Born on a Monday
Monday opens the workweek in the modern Western calendar, and in the best-known English nursery rhyme it also opens the fortune-telling list: fair of face.
People still quote that line at baby showers and birthday parties. Earlier fortune-by-weekday traditions show up in English sources centuries before the rhyme was written down in the 1830s.
The Monday’s Child tradition
English speakers meet weekday birth fortunes mostly through Monday’s Child, first printed in the 1830s and collected widely afterward. The rhyme teaches the days of the week and offers a playful fortune for each one. Similar luck-by-weekday talk existed earlier in oral culture.
For Monday, the line people usually quote today is:
Monday’s child is fair of face
Fair of face
In the common modern wording, Monday’s promise is looks or presence. Other historical versions shuffle traits between days, so your grandmother’s quote may not match the lines you learned in school.
The calendar fact
Whatever the rhyme says, the weekday itself is ordinary calendar math. Enter your date in the birthday calculator to see whether you were born on a Monday, alongside age, zodiac labels, and other birthday results.

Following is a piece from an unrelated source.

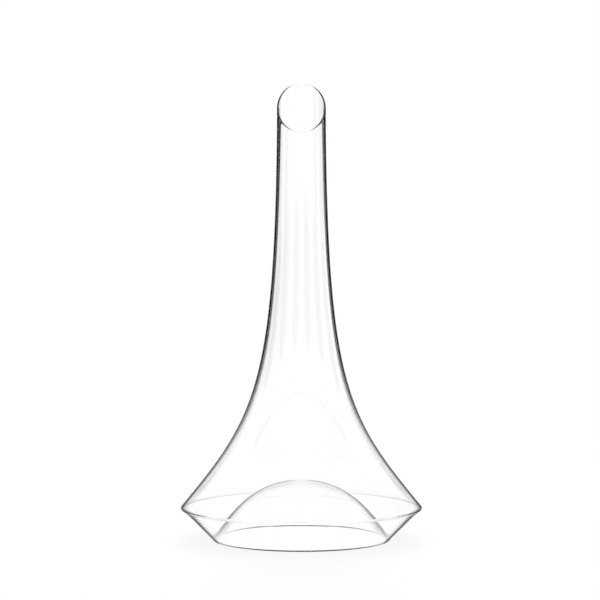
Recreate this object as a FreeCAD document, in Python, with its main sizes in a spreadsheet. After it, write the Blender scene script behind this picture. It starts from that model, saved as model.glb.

See methodology for how local dates are parsed.
Common questions
What does the rhyme say about Monday?
In the common modern English wording, the line is: Monday's child is fair of face. Older printed versions sometimes assign that fortune to a different day.
Is my birth weekday a calendar fact?
Yes. The weekday follows from your birth date on the Gregorian calendar. This site computes it in your browser's local time zone so YYYY-MM-DD is not misread as UTC.
Why do some people remember different lines?
The rhyme circulated orally before it was printed, and collectors recorded several variants. Friday and Wednesday especially trade fortunes in older texts.